Untuk menyelamatkan MBG, kita harus berhenti mengkritisi output (jumlah porsi) dan beralih fokus pada outcome (keamanan dan status gizi). Solusi ada pada membalik piramida insentif melalui desentralisasi yang sejati. Pemerintah harus berani mengakui dan menginternalisasi biaya risiko keamanan pangan dalam anggaran, yang berarti menaikkan harga per porsi secara realistis untuk menutupi biaya sertifikasi higiene dan audit mendalam. Lebih penting lagi, dana harus didesentralisasi langsung—bisa melalui skema Dana Alokasi Khusus (DAK) yang earmarked atau mekanisme dana transfer spesifik lainnya. Kewenangan penuh harus diberikan kepada gugus sekolah atau Pemda untuk memilih katering lokal atau bahkan memberdayakan koperasi ibu-ibu di lingkungan sekolah.

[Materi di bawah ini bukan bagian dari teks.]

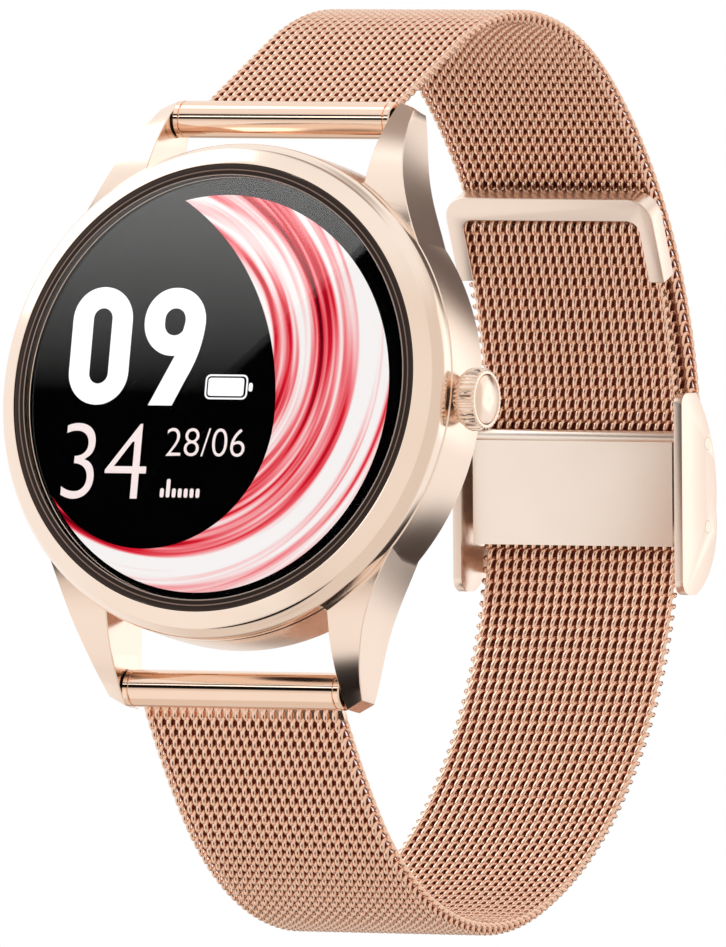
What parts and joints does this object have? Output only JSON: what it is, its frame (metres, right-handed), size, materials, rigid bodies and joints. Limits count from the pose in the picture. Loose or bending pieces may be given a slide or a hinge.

Langkah desentralisasi sejati ini adalah solusi multi-dimensi. Pertama, ia meningkatkan akuntabilitas lokal karena katering kecil lebih takut kehilangan reputasi di komunitasnya daripada kontraktor raksasa dari ibu kota. Kedua, ia secara signifikan mendorong ekonomi lokal karena dana program berputar di daerah, menghidupkan warung, petani, dan UKM. Ketiga, ia menjamin kualitas bahan baku segar yang adaptif terhadap ketersediaan daerah, misalnya ikan di pesisir atau sayuran pegunungan, daripada bergantung pada pasokan yang telah menempuh perjalanan jauh.

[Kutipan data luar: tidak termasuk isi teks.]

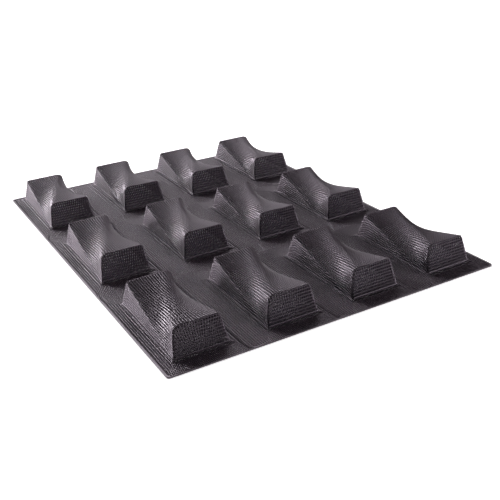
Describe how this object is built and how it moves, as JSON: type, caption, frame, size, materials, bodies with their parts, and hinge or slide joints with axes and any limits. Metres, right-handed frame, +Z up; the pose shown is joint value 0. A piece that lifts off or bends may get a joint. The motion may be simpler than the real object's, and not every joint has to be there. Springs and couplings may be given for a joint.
{
  "type": "baguette tray",
  "caption": "Flexible baking mat of dark silicone-coated glass-fibre mesh, with rows of twisted mini baguette moulds standing up from a flat web.",
  "frame": {"origin": "centre of the sheet, on the surface that the flat web lies on", "axes": "+X across the columns of moulds, +Y along the moulds towards the back row, +Z up through the moulds"},
  "size_m": [0.3, 0.4, 0.024],
  "materials": {
    "web_coating": "satin silicone over open glass-fibre mesh",
    "mould_coating": "satin silicone over open glass-fibre mesh"
  },
  "bodies": {
    "column_1": {"web_strip_1": "web_coating", "mould_front_1": "mould_coating", "mould_middle_1": "mould_coating", "mould_back_1": "mould_coating"},
    "column_2": {"web_strip_2": "web_coating", "mould_front_2": "mould_coating", "mould_middle_2": "mould_coating", "mould_back_2": "mould_coating"},
    "column_3": {"web_strip_3": "web_coating", "mould_front_3": "mould_coating", "mould_middle_3": "mould_coating", "mould_back_3": "mould_coating"},
    "column_4": {"web_strip_4": "web_coating", "mould_front_4": "mould_coating", "mould_middle_4": "mould_coating", "mould_back_4": "mould_coating"}
  },
  "joints": [
    {"name": "flex_12", "type": "hinge", "parent": "column_2", "child": "column_1", "pos_m": [-0.077, 0, 0.0005], "axis": [0, -1, 0], "range_deg": [-45, 60], "stiffness_Nm_per_rad": 0.1},
    {"name": "flex_23", "type": "hinge", "parent": "column_2", "child": "column_3", "pos_m": [0, 0, 0.0005], "axis": [0, 1, 0], "range_deg": [-45, 60], "stiffness_Nm_per_rad": 0.1},
    {"name": "flex_34", "type": "hinge", "parent": "column_3", "child": "column_4", "pos_m": [0.077, 0, 0.0005], "axis": [0, 1, 0], "range_deg": [-45, 60], "stiffness_Nm_per_rad": 0.1}
  ]
}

MBG adalah program yang terlalu penting untuk digagalkan oleh tata kelola yang setengah-setengah. Kasus keracunan adalah alarm darurat yang memaksa kita berhenti dari ilusi cakupan massal. Inilah pertaruhan politik sebenarnya: jika sistem ini tidak segera direformasi dengan mengembalikan kedaulatan kualitas kepada daerah, program ini bukan hanya terancam gagal mencapai target gizi, tetapi yang lebih berbahaya, ia akan mengikis habis kepercayaan publik. Sebuah program yang tujuannya menyelamatkan generasi justru menjadi liabilitas politik jangka panjang. Jangan biarkan ambisi menumbuhkan generasi emas malah diakhiri dengan jejak kegagalan karena keengganan untuk mendesentralisasi kendali atas sepiring nasi.